The bike also includes Canyon’s Impact Protection Unit (IPU) in the toptube that limits bar rotation to keep from damaging the frame with a brake lever or fork leg cap.

It doesn’t usually get noticed while riding, but it is a weird feeling while starting at a trail head or trying to maneuver super slow or even track stand. Also, it eventually will break away in a proper crash, so its ultimate use in a race spec mountain bike is questionable. But have no fear, you can be like a World Champion and just unbolt the thing, and maybe even slaw slam your stem.

Actual Weight

The bike I spent time testing was the World Cup level Canyon Lux CF SLX 9.0 Pro Race, which sells for a cool $6000/5600€ with an XX1 Eagle build, carbon Reynolds Black Label wheels and a claimed weight of 10kg/22lb. XC carbon wheels for the same end weight, and availability right now.

In the end my size Large test bike with a 280g pair of Crankbrothers Eggbeater 3 pedals, a pair of 48g a piece glass fiber reinforced Sideloader cages, and a few grams for a tiny Garmin mount, weighed in ready to ride at 10.575kg/23.31lb with sealant in the tires.

Note: As a reader has pointed out below, we do not recommend hanging your bike from the saddle with the dropper compressed. It is a good way to introduce air into the IFP of your dropper, and harm its regular operation. 

Final Thoughts

photo by Markus Greber

The new Lux is the latest XC race bike developed to take on more technical race courses. Throw in the included dropper post and with that comes the ability to just be a regular mountain bike, capable for a lot of general purpose cross-country trail riding, and ready to pin a number on to go fast too. The ability to fit a couple of full-sized bottles, even in the smallest frame is nice added benefit. But it’s the 1x only drivetrain and efficient pedaling, short travel suspension that are probably what will shape buyer decisions.

Again, I rode the lightweight CF SLX model that pairs 100mm of fork travel to 100mm of rear wheel travel. If you opt for the less expensive carbon of the CF SL bikes, you will get 110mm of travel in slightly stiffer forks and end up with a more trail-capable bike with the same pedaling efficiency. Between the two frame+fork options and the broad range of ride feels available depending on sag, this short travel XC bike can be a lot of different things to a lot of different mountain bikers.


  1. deanaaargh on

    Do you ‘slaw’ your stem when you have it so far down its effectively upside down?
    I have trouble keeping up with all of the terminology in cycling these days

  2. Mr. McDo on

    “Canyon’s development team talked up the significance of fitting two large bottles in even small bikes, and I didn’t complain while riding is hot weather. Not a huge fan of riding with anything on my back, that’s a lot of room for a tool carrier setup as well. ”


  3. RD on

    What size chainring are they speccing to perfectly match the pivot point? Also, what happens if you go 2t smaller chainring or +2? Thanks, RD

  4. Mikey on

    How do you think the bike performed stiffness wise? German BIKE magazine had in their latest issue a stiffness test on most XCO world cup fullies and the new Canyon had by far the worst figures in their tests. Of course stiffer isn’t always better, but neither is too flexy.

  5. Jeffrey on

    How would this compare to my 2012 Tallboy? I test rode a 2019 Stumpjumper Expert 29er ST, and the cockpit was way too short and upright, and the HTA was way too slack (front wheel kept washing out in tight stuff). It also feel very heavy. Not at all what I was expecting, I thought that was going to be the perfect bike.

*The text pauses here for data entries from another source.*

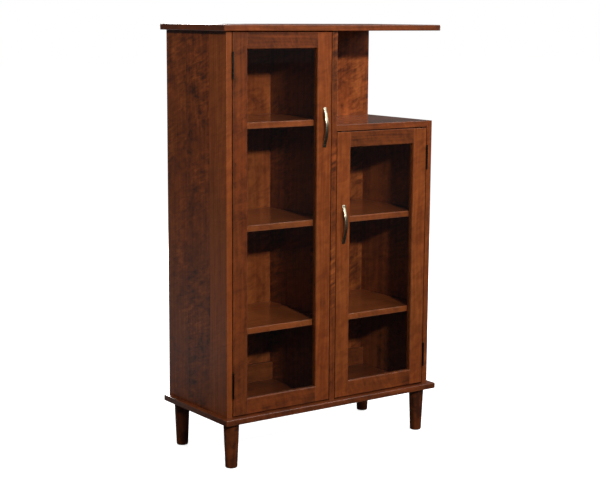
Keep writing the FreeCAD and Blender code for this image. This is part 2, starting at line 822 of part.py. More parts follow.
# ---------------------------------------------------------------- assembly
def case_parts():
    """Everything that stands still."""
    parts = {
        "top_slab": top_slab(),
        "base_slab": base_slab(),
        "left_side_panel": left_side_panel(),
        "divider_panel": divider_panel(),
        "right_side_panel": right_side_panel(),
        "short_top_panel": short_top_panel(),
        "tall_back_panel": tall_back_panel(),
        "right_back_panel": right_back_panel(),
        "tall_back_rail": back_rail(left_in, divider_left),
        "short_back_rail": back_rail(divider_right, right_in),
        "shelf_pins": shelf_pins(),
        "leg_hanger_bolts": hanger_bolts(),
        "leg_threaded_inserts": threaded_inserts(),
        "case_dowels": Part.makeCompound([dowel(joint) for joint in all_dowels]),
        "back_panel_screws": back_screws(),
        "catch_magnets": catch_magnets(),
    }
    for name, top in zip(("lower", "middle", "upper"), tall_shelf_tops):
        parts["tall_%s_shelf" % name] = shelf(left_in, divider_left, top)
    for name, top in zip(("lower", "upper"), short_shelf_tops):
        parts["short_%s_shelf" % name] = shelf(divider_right, right_in, top)
    for name, centre in leg_centres().items():
        parts[name] = leg(centre)
    for label, door in (("tall", tall), ("short", short)):
        parts["%s_catch_housing" % label] = catch_housing(door)
        for place, z in door.hinges.items():
            parts["%s_%s_hinge_case_leaf" % (label, place)] = leaf(door, z, door.side, 0)
    parts["hinge_pins"] = Part.makeCompound(
        [hinge_pin(door, z) for door in (tall, short) for z in door.hinges.values()])
    parts["hinge_case_screws"] = Part.makeCompound(
        [driven(p, d, hinge_screw_length) for p, d in case_hinge_places()])
    parts["catch_screws"] = Part.makeCompound(
        [driven(p, d, catch_screw_length) for door in (tall, short)
         for p, d in catch_screw_places(door)])
    return parts


def door_parts(label, door):
    """Everything that swings with one door."""
    parts = {
        "%s_door_hinge_stile" % label: door_stile(door, door.side),
        "%s_door_handle_stile" % label: door_stile(door, -door.side),
        "%s_door_top_rail" % label: door_rail(door, "top"),
        "%s_door_bottom_rail" % label: door_rail(door, "bottom"),
        "%s_door_glass" % label: glass(door),
        "%s_door_glass_stops" % label: glass_stops(door),
        "%s_door_handle" % label: handle(door),
        "%s_door_handle_screws" % label: handle_screws(door),
        "%s_door_strike_plate" % label: strike_plate(door),
        "%s_door_strike_screw" % label: driven(strike_screw_place(door), toward_front,
                                               strike_screw_length),
        "%s_door_hinge_screws" % label: Part.makeCompound(
            [driven(p, d, hinge_screw_length) for p, d in hinge_places(door, -door.side)]),
    }
    for place, z in door.hinges.items():
        parts["%s_%s_hinge_door_leaf" % (label, place)] = leaf(door, z, -door.side, 1)
    return parts


def main():
    """Builds every sub-part and writes one STEP file for each."""
    os.makedirs("parts", exist_ok=True)
    parts = case_parts()
    parts.update(door_parts("tall", tall))
    parts.update(door_parts("short", short))
    for name, shape in parts.items():
        if not shape.isValid():
            raise ValueError("%s is not a valid shape" % name)
        shape.exportStep("parts/%s.step" % name)
    print("%d sub-parts, %d solids" % (len(parts), sum(len(s.Solids) for s in parts.values())))


main()
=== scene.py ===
import math
import random

import bmesh
import bpy
from mathutils import Matrix, Vector


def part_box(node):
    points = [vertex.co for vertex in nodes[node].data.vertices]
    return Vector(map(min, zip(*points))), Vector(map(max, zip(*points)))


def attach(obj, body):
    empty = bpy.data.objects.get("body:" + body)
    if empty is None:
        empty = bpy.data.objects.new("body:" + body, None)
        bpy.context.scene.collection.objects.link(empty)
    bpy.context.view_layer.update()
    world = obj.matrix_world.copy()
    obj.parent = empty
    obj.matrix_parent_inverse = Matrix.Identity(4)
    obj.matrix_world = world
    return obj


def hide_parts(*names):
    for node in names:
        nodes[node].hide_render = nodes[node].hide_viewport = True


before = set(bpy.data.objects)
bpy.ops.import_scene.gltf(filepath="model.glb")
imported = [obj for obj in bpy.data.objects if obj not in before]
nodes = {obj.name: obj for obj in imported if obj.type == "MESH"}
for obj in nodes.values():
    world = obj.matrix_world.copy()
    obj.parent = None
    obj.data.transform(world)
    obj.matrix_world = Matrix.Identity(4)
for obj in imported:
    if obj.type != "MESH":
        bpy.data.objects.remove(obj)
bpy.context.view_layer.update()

SEED = 7

# Camera: where it stands in metres, and how it is turned in degrees.
CAMERA_PLACE = Vector((-2.6106, -3.6498, 1.3476))
CAMERA_YAW = 35.482
CAMERA_PITCH = 9.333
CAMERA_ROLL = 0.345
CAMERA_LENS = 86.092
SENSOR_WIDTH = 36.0

# World: brightness where it is seen, where it lights, and where it is mirrored
WORLD_SEEN = 1.0
WORLD_LIGHT = 0.035
WORLD_MIRRORED = 0.085

# Floor, in metres
FLOOR_HALF = 30.0
FLOOR_DROP = 0.0006
# The floor that is seen glows, and more so farther out, until it is as white as the world.
FLOOR_SEEN = 0.82
FLOOR_GLOW_NEAR = 0.74
FLOOR_GLOW_FAR = 1.0
FLOOR_GLOW_FROM = 0.5
FLOOR_GLOW_TO = 3.0
# What it bounces as light, and what it shows in reflections: nearby, behind the case, and far away
FLOOR_BOUNCE = 0.16
FLOOR_MIRRORED = 0.010
FLOOR_BEHIND = 0.38
BEHIND_FROM = 0.2
BEHIND_TO = 1.1
FLOOR_FAR_GLOW = 0.05
FAR_FROM = 1.5
FAR_TO = 6.0

# name: (place, point it faces, side, power, spread in degrees)
SOFTBOXES = {
    "left_key": ((-0.85, -3.80, 2.30), (0.10, 0.00, 1.30), 0.20, 33.0, 90.0),
    "right_key": ((1.00, -2.60, 3.00), (0.00, 0.00, 0.90), 0.30, 20.0, 180.0),
    "front_box": ((2.04, -2.92, 2.72), (0.00, 0.00, 0.70), 2.20, 30.0, 180.0),
    "edge_box": ((1.90, -0.30, 3.30), (0.00, 0.00, 0.70), 1.20, 28.0, 180.0),
    "left_fill": ((-2.60, -0.10, 2.95), (-0.39, 0.00, 1.10), 0.50, 9.0, 90.0),
    "right_fill": ((3.90, 1.00, 2.00), (0.00, 0.00, 0.70), 1.60, 75.0, 180.0),
    "back_fill": ((1.10, 3.90, 1.80), (0.00, 0.00, 0.70), 1.80, 120.0, 180.0),
}

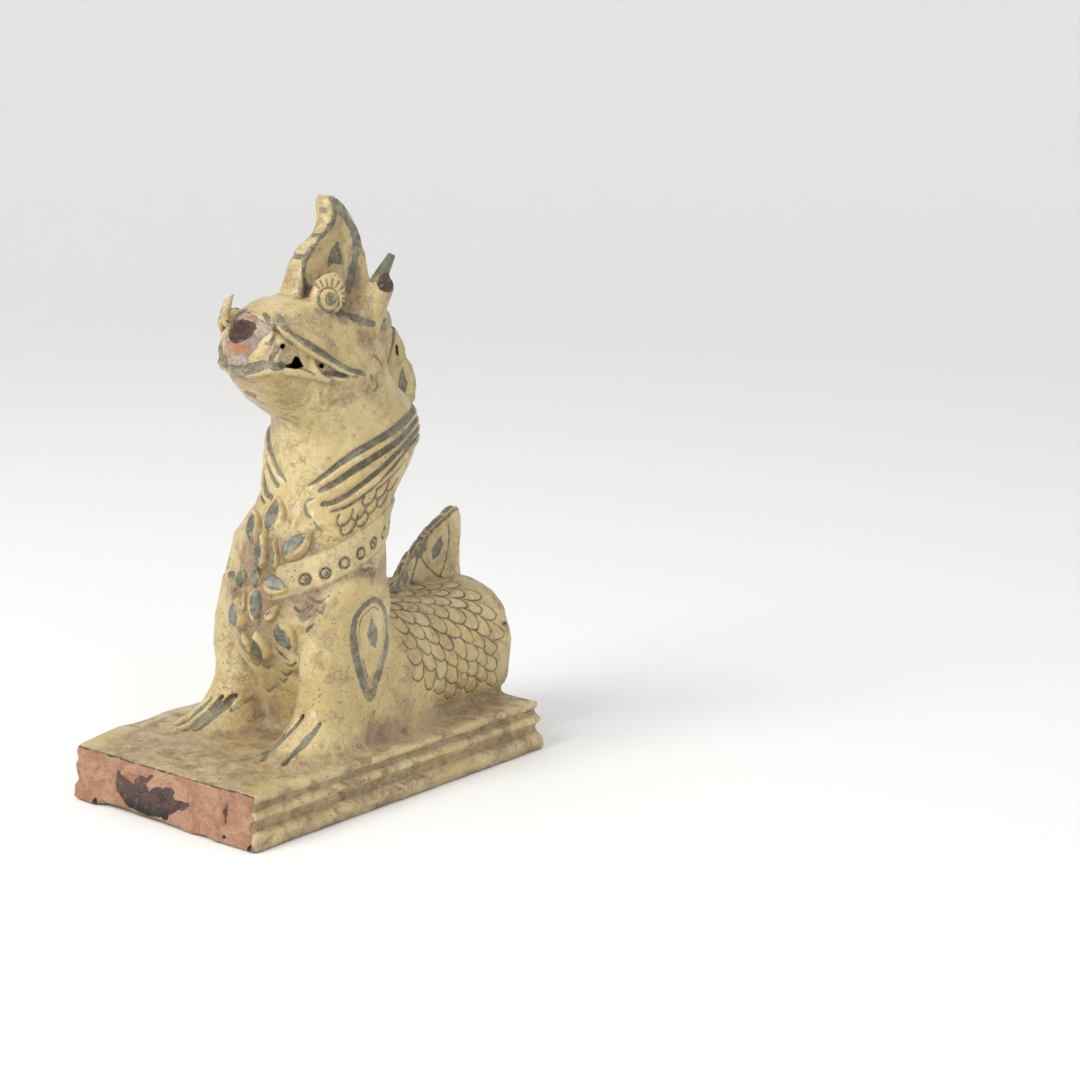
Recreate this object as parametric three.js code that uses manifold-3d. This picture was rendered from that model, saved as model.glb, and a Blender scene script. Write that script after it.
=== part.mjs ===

    So is the CF SL with the 110mm fork (can’t afford the SLX with the effectively stepper HTA) closer to what I currently ride?

    Can’t test ride Canyons, so what if i bought this, and hated it?

    Finally, are the 2018 LUXs decent? They’re marked down.

  6. michael on

    Hey Corey nice article. Just for interest, what height are you and was the large frame your choice. Im looking at buying the SL 8 RACE TEAM but according to Canyon my 180cm puts me on a Medium frame. Im concerned that the reach might be a bit short on the Medium however saying that any grams i can save does wonders for my brain.

    • Cory Benson on

      I am 185cm/80kg riding. I personally picked the Large, but am pretty close to the cutoff. I also saw some riders about your height on the Medium, and got the feeling that they were cramped. I definitely would have been less comfortable on the M, and would probably recommend sizing up if you are on the threshold and think you would prefer the longer reach. Then put 20ml less water in your bottle to save the grams back.

  7. Paul on

    Hi Cory, The sizing looks similar to the Scott’s. I’m 185 and have an old scale 29 in L and was thinking XL for a spark rc. Scott’s size charts say 185 is the low end of XL and I found the old scale way too short, and don’t think an extra 10mm with “modern geom” or so would help. Canyons sizing would make that seem like the wrong call. Do you think 185 XL would be way off? Thanks.

  8. Ivan Baev on

    Erm… according to KS dropper manual, holding the bike using the saddle while dropper post engaged actually damages is. Please don’t do it and totally dont weigh in the bike like that…

    • Cory Benson on

      @Ivan, I would totally agree and suggest readers should follow similar recommendations. You may also notice that all weigh-ins on my own scale will have the post fully extended. This was the race team mechanic’s stand/scale and their use.